Scritto da – 2 Ottobre 2014 – 16:07Nessun commento

L’autunno caldo prospettato qualche settimana fa dai sindacati si avvicina. E con esso, i toni della discussione politica salgono. Nell’ultimo periodo il tema centrale è diventato l’articolo 18. Da tabù inavvicinabile pare essersi trasformato in una mera questione ideologica. Ognuno ha detto la sua. Dai sindacati alla CEI, passando per gli esponenti dei partiti politici. Questa figura mistica si è trasformata in un suolo lunare, dove porre la propria ideologica bandierina davanti alle telecamere. Legge datata 1970 (l’ultima modifica è firmata Fornero), l’articolo 18 legifera in materia di licenziamenti senza giusta causa. “Il giudice, con la sentenza con la quale dichiara la nullità del licenziamento perché discriminatorio […] ordina al datore di lavoro […] la reintegrazione del lavoratore nel posto di lavoro”,inoltre prosegue il testo “fermo restando il diritto al risarcimento del danno, al lavoratore è data la facoltà di chiedere, in sostituzione della reintegrazione nel posto di lavoro, un’indennità […]”. “Le disposizioni si applicano al datore di lavoro che occupa alle sue dipendenze più di 15 lavoratori […]”.Per quanto sia difficile dimostrare l’assenza di giusta causa in un licenziamento (è infatti il lavoratore che deve portare il datore davanti ad un giudice, il quale seguendo i termini di legge dovrà esprimersi sulla reintegrazione o meno del danneggiato), l’articolo18 è stato un baluardo ideologico per diversi decenni sia di una sinistra vecchio stampo che dei sindacati. Le parole di Renzi perciò fanno storcere il naso di coloro che hanno passato la vita a nascondersi dietro le barricate fatte dai commi dell’articolo.

Non è la prima volta che si tenta di cambiare lo statuto dei lavoratori, ma questa sembra essere l’occasione migliore perché ciò avvenga con un passo deciso. L’indizio più evidente è la spinta da (centro)sinistra che punta alla riforma, appoggiata anche da diversi esponenti di centrodestra (come FI). La modifica dell’articolo 18 è accompagnata da una serie di provvedimenti, raccolti nella legge delega, nota ormai come “Jobs Act”. Previa approvazione di Camera e Senato, la legge dovrebbe portare modifiche tra le altre cose agli ammortizzatori sociali, ai tipi di contatti dei neo-assunti e appunto allo statuto dei lavoratori. Nonostante il governo prema per cancellarlo definitivamente, i diversi malumori provenienti da più parti prevarranno per una cancellazione parziale.
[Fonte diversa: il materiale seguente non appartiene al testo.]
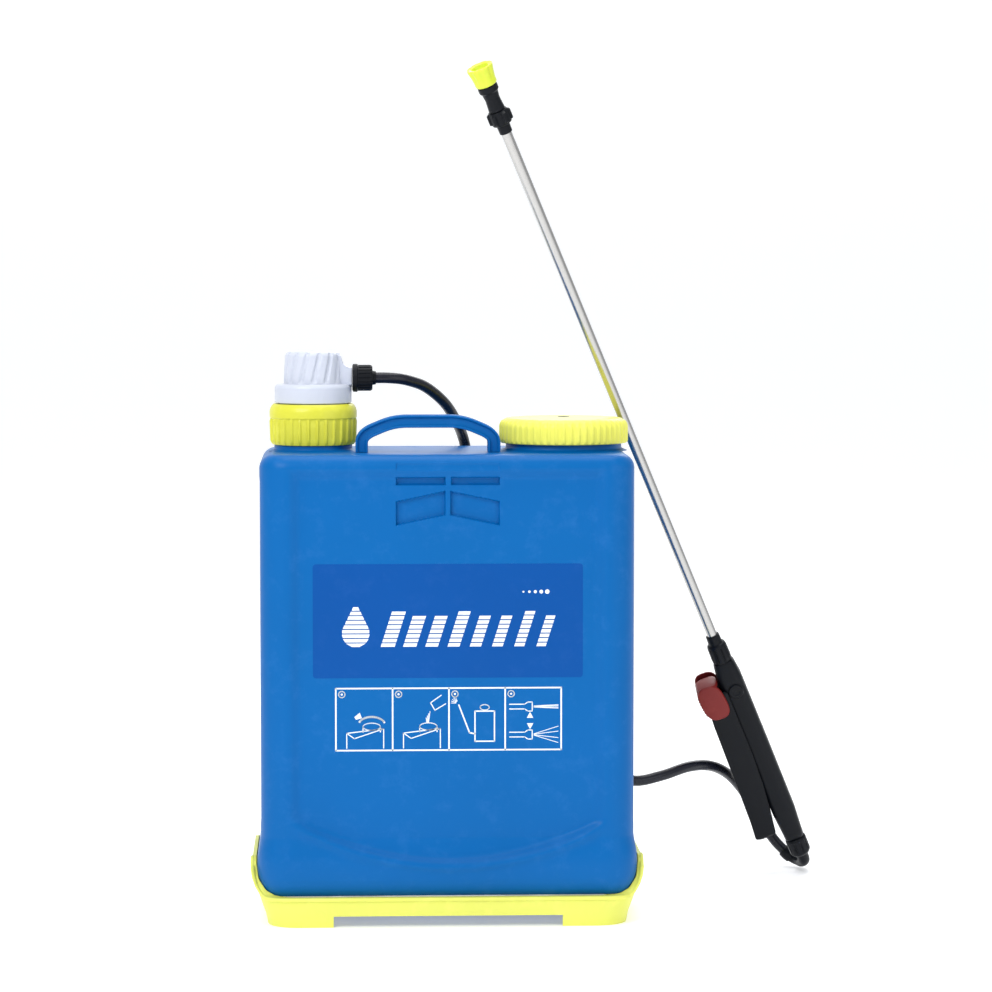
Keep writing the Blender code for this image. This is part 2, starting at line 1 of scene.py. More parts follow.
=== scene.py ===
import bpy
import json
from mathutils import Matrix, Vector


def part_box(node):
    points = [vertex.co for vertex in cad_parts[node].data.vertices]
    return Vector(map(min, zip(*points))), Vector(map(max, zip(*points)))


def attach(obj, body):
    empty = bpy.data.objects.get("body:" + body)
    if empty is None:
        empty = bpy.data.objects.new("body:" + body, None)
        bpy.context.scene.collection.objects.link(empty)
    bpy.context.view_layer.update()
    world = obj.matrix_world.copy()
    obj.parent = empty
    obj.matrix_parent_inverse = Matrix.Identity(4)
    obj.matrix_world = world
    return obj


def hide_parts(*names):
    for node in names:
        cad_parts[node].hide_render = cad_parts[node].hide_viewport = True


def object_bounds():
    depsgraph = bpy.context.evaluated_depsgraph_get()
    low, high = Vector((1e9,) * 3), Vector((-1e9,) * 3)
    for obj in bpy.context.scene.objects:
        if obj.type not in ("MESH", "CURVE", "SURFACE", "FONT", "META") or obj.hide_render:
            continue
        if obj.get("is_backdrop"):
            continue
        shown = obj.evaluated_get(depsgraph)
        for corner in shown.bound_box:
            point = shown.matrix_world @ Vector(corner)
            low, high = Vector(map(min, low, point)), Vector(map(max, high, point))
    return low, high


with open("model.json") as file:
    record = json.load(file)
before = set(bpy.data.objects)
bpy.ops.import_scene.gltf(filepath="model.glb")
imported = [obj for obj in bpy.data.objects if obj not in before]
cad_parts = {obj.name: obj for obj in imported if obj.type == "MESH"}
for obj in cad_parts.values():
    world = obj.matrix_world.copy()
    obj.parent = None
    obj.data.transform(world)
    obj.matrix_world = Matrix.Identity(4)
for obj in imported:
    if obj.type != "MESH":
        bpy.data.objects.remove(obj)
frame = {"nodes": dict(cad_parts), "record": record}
cad_box = [[float(value) for value in corner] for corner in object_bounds()]
import json
import math

import bmesh
import bpy
import numpy as np
from mathutils import Matrix

# ---- where it stands ----
# The sprayer is drawn about the middle of its tank, on the floor its feet stand on.
# The camera, floor and lights are set from the same middle.
tank_low, tank_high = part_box("tank")
middle = np.array([(tank_low[0] + tank_high[0]) / 2, (tank_low[1] + tank_high[1]) / 2, 0.0])


def here(x, y, z):
    """A point given from the tank's middle, in the row frame."""
    return middle + np.array([x, y, z])


def placed(name, data):
    """Link a new object that holds the data."""
    made = bpy.data.objects.new(name, data)
    bpy.context.scene.collection.objects.link(made)
    return made


def paint(name):
    """A new material, with its node tree and its shader."""
    made = bpy.data.materials.new(name)
    made.use_nodes = True
    return made, made.node_tree, made.node_tree.nodes["Principled BSDF"]


def fill_in(node, values):
    """Set a node's inputs by name or place; a value that is another node's output is linked."""
    for socket, value in values.items():
        if isinstance(value, bpy.types.NodeSocket):
            node.id_data.links.new(value, node.inputs[socket])
        else:
            node.inputs[socket].default_value = value


def shader_node(tree, kind, values, **settings):
    """Add a shader node, set its properties and then its inputs."""
    node = tree.nodes.new("ShaderNode" + kind)
    for key, value in settings.items():
        setattr(node, key, value)
    fill_in(node, values)
    return node


camera = placed("camera", bpy.data.cameras.new("camera"))
camera.data.lens = 131.3
camera.data.sensor_width = 36
camera.data.clip_end = 50
camera.location = here(-0.1, -3.4, 0.62)
camera.rotation_euler = (math.radians(90 - 3.81), 0, math.radians(-2.49))
bpy.context.scene.camera = camera

# the floor runs back and curves up into a wall
sweep_turn = np.linspace(0, math.pi / 2, 14)
sweep_y = np.concatenate([[-8.0], 4.8 + 1.4 * np.sin(sweep_turn), [6.2]])
sweep_z = np.concatenate([[0.0], 1.4 - 1.4 * np.cos(sweep_turn), [7.0]])
floor_mesh = bpy.data.meshes.new("floor")
floor_points = [tuple(here(x, y, z - 0.0002)) for y, z in zip(sweep_y, sweep_z) for x in (-8, 8)]
floor_mesh.from_pydata(floor_points, [], [(2 * i, 2 * i + 1, 2 * i + 3, 2 * i + 2)
                                          for i in range(len(sweep_y) - 1)])
floor = placed("floor", floor_mesh)
floor_paint, floor_tree, floor_shader = paint("floor_paint")
fill_in(floor_shader, {"Base Color": (0.93, 0.93, 0.93, 1), "Roughness": 0.6,
                       "Emission Color": (1, 1, 1, 1), "Emission Strength": 0.3})
floor_mesh.materials.append(floor_paint)
floor_mesh.shade_smooth()
floor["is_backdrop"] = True

for name, spot, size, power, aim in (("key", (-1.3, -1.9, 1.9), 1.4, 42, (-0.05, 0, 0.35)),
                                     ("fill", (1.7, -1.9, 1.1), 1.6, 10, (0.1, 0, 0.3)),
                                     ("top", (0.1, 0.1, 2.4), 1.6, 26, (0.1, 0, 0.2)),
                                     ("rear", (0.5, 2.0, 1.7), 1.2, 14, (0, 0, 0.3))):
    lamp = placed(name, bpy.data.lights.new(name, "AREA"))
    lamp.data.size = size
    lamp.data.energy = power
    lamp.location = here(*spot)
    toward = here(*aim) - here(*spot)
    lamp.rotation_euler = (math.atan2(math.hypot(toward[0], toward[1]), -toward[2]), 0,
                           math.atan2(-toward[0], toward[1]))
world = bpy.data.worlds.new("studio")
world.use_nodes = True
fill_in(world.node_tree.nodes["Background"], {"Color": (0.93, 0.96, 1.0, 1), "Strength": 0.6})
bpy.context.scene.world = world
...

In sostanza verrà eliminato solo per i neo assunti, con delle modifiche ai contratti per garantire delle tutele (crescenti) di natura economica. Un accordo parziale che non farà contento nessuno e terrà buoni tutti, insomma.
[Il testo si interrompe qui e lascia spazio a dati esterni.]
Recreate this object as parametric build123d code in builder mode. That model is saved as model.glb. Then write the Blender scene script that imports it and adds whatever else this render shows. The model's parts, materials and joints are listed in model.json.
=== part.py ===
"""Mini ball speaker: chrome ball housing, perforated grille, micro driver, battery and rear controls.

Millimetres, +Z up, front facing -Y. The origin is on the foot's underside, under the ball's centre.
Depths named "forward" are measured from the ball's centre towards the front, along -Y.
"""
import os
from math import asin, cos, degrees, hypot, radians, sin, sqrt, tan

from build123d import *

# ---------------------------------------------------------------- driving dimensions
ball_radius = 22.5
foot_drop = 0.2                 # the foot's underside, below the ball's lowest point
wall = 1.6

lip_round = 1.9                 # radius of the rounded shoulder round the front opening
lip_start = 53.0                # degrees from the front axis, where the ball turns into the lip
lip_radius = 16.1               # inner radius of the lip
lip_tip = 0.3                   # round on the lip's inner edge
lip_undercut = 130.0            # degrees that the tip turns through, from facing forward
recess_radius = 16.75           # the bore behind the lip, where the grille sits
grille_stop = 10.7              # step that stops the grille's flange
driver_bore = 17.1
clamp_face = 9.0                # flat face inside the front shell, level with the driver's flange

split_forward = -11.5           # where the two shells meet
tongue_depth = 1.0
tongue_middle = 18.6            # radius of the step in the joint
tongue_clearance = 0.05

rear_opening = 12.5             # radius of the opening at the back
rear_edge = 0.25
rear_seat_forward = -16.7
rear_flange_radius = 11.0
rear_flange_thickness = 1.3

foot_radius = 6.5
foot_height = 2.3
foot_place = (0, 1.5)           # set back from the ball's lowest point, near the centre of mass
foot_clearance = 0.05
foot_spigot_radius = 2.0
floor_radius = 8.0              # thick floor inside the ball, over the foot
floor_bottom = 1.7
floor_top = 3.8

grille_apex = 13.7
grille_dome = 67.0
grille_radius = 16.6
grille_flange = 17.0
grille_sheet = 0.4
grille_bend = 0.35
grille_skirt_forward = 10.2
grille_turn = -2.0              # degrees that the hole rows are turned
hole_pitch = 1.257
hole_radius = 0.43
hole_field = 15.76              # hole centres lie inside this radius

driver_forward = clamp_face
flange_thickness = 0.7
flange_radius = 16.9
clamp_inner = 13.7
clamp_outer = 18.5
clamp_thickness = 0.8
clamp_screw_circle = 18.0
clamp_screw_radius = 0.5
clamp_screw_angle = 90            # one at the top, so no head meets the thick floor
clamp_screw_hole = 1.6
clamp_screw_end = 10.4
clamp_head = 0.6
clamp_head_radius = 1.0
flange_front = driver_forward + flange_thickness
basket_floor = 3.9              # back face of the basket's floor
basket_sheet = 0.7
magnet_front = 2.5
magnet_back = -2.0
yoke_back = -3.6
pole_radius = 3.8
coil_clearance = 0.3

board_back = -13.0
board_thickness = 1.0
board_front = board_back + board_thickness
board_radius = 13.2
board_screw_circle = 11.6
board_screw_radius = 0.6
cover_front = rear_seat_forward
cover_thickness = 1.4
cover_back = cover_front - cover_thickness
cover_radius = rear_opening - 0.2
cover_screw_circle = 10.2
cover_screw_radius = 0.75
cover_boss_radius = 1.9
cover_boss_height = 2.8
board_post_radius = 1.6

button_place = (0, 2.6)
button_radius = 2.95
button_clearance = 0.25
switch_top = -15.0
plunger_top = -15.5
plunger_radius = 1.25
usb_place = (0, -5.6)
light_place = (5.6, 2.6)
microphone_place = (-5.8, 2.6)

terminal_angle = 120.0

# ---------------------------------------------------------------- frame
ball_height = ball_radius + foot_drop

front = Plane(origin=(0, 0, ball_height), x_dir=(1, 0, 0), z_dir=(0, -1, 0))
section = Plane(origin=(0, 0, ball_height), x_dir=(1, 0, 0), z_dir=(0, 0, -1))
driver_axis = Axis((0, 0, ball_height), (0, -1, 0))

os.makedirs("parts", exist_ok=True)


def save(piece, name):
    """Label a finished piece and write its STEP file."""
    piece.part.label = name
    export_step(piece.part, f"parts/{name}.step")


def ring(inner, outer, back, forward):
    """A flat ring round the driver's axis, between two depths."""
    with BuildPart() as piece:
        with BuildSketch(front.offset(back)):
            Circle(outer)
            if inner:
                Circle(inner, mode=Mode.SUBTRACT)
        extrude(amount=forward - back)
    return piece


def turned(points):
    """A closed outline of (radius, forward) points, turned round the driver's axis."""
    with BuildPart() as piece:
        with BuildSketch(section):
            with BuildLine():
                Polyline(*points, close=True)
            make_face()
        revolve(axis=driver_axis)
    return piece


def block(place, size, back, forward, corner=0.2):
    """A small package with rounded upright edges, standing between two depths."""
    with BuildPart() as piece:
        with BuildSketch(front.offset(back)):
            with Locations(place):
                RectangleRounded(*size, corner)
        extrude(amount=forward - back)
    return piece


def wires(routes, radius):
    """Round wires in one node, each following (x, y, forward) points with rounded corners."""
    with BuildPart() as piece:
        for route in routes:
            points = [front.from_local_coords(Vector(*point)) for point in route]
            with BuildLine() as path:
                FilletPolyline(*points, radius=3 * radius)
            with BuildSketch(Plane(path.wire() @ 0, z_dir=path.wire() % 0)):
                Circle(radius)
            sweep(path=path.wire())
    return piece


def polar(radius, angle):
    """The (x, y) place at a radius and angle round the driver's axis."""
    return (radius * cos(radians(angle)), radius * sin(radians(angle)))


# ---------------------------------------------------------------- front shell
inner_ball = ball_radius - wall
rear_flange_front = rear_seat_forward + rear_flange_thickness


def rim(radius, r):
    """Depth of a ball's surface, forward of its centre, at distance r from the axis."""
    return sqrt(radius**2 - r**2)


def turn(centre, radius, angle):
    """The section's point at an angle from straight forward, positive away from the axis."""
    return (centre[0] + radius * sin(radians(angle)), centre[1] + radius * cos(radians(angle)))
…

Nonostante la grande attenzione mediatica però, il tema, seppur scottante, dell’articolo 18 non è fondamentale. Non è infatti tramite la sua eliminazione che l’economia made in Italy troverà la spinta necessaria per ripartire, che ormai si cerca disperatamente da troppo tempo. Al centro della discussione dovrebbero esserci, invece, delle proposte serie e concrete per aiutare le PMI, vero motore di un economia troppo spesso ingolfata, negli ultimi anni.L’articolo18 piuttosto rappresenta un punto di non ritorno negli screzi tra vecchia (D’alema) e nuova guardia (Renzi) all’interno del PD. Insomma è giusto discutere democraticamente, purché si giunga ad una decisone netta. Parafrasando Cacciari, la democrazia non può essere interpretata come un dibattito infinito; essa è piuttosto un confronto che si conclude con una votazione, la quale produce un risultato chiaro, davanti al quale vincitori e vinti devono regolarsi di conseguenza. Stiamo a vedere se dopo decenni di dibattiti finiti in vicoli ciechi, questa volta si arriverà ad una soluzione.